Le pauvre est bien effrayé par le portrait brossé par sa concubine, et se rend compte qu’il devait être peu agréable à vivre. A moins qu’elle ne mente ? Ou qu’elle ne cache quelque chose ? En fait, c’est bien plus compliqué que ça et, très vite, l’on reconnaît le style d’écriture “schmittien”, mélangeant avec talent thriller et pièce psychologique sur les couples.

59_3_coupleL’étrange couple tente de se retrouver, au cours d’une pièce à l’intrigue sinueuse
[photo de Fabienne Rappeneau]

Autre caractéristique typique de Eric-Emmanuel Schmitt, le texte sert autant à faire avancer l’intrigue qu’à lancer le public sur des réflexions plus larges sur un thème, en l’occurrence le couple. Il y a en effet plein de petites phrases qui agissent comme des accroches. Ceux qui n’aiment pas l’œuvre de l’auteur qualifieront ça de philosophie de comptoir — ça n’est pas entièrement faux, mais dans l’ensemble le tout reste intéressant. Quelques touches humoristiques bien placées rendent les échanges plus agréables, aérés.

Le texte est vraiment prenant, digne d’intérêt et bien écrit, même si, il faut l’avouer, quelques dialogues tirent un peu en longueur. Heureusement, les nombreux rebondissements permettent toujours de réinjecter du rythme dans la pièce. Quant à l’intrigue en elle-même, si elle divertit avec talent et a le mérite d’aborder une vision originale du couple, elle est assez peu crédible. Sans vouloir trop en dire, le duo présenté a quand même une relation de couple complètement délirante !

Le jeu d’acteur est lui très bon, surtout celui de Fanny Cottençon, qui campe à merveille son rôle d’alcoolique à la limite de la folie, totalement perdue et un peu parano. La mise en scène est assez intelligente, utilisant au maximum les mouvements et déplacements pour couper les longs échanges entre personnages.

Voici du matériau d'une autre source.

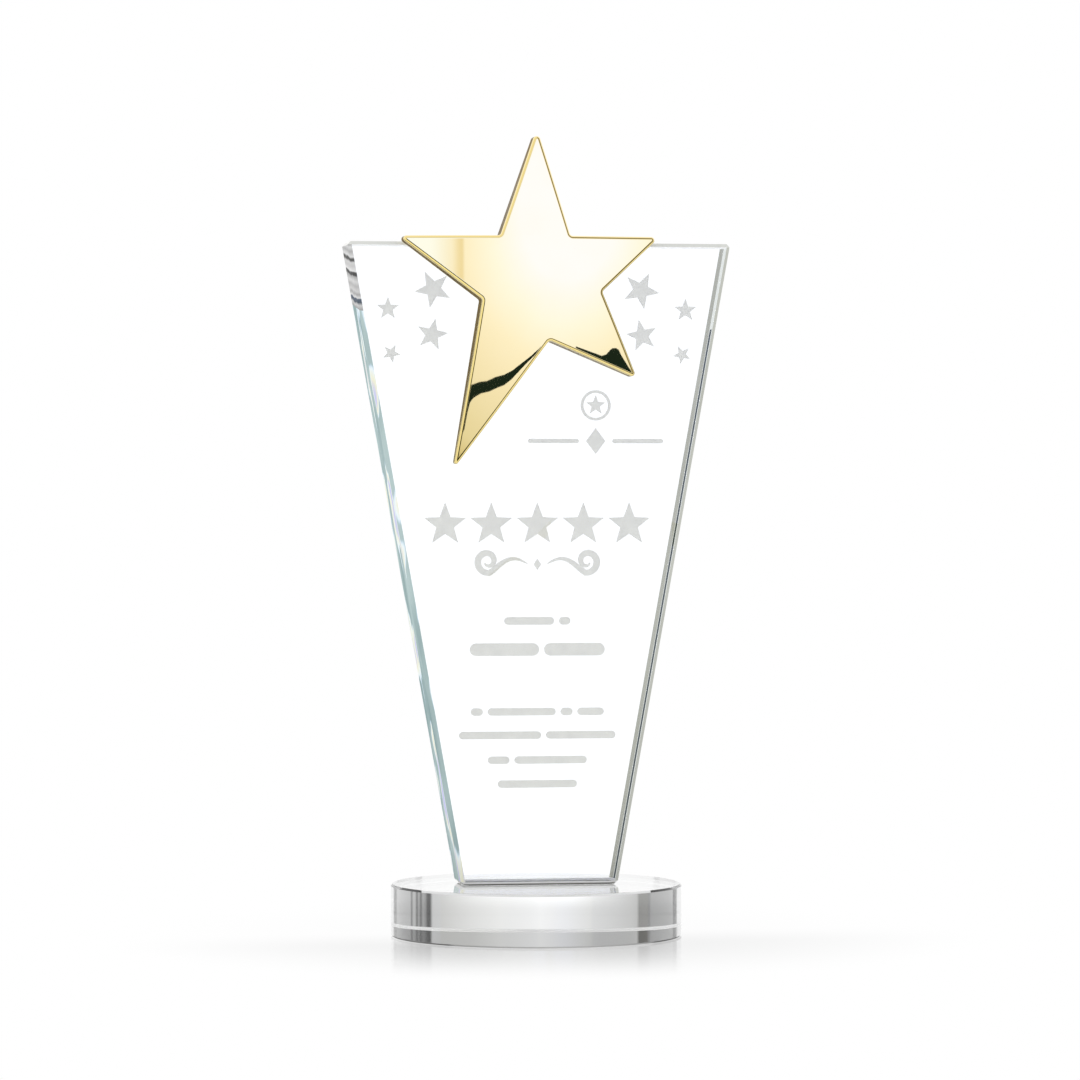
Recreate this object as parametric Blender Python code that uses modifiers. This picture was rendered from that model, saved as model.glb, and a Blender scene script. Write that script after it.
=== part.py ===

59_4_bureauLe couple assis derrière le bureau et sa chaise qui grince — encore un défaut auquel il ne faut pas toucher, l’habitant des lieux ayant une théorie farfelue pour justifier l’utilité de sa présence
[photo de Fabienne Rappeneau]

Au final, j’ai passé un très bon moment théâtral devant cette pièce mixant avec talent thriller et psychologie, dans la veine des textes de Eric-Emmanuel Schmitt. Les accroches orientant le public vers des réflexions sur le couple sont intéressantes, l’humour bien dosé, l’intrigue prenante même si assez peu crédible (à moins de tomber sur des gens bien perchés). Jean-Luc Moreau signe une mise en scène réussie qui, combinée aux nombreux rebondissements, coupe parfaitement ce long échange entre deux protagonistes, permettant de conserver du rythme — et le spectateur éveillé pendant une heure quarante. Les deux acteurs sont excellents dans leur rôle, avec une mention spéciale allant pour ma part à Fanny Cottençon. Autre mention spéciale pour le décor, vraiment magnifique. Une bonne pièce, sans être exceptionnelle, que je recommanderais en priorité aux amateurs d’Eric-Emmanuel Schmitt.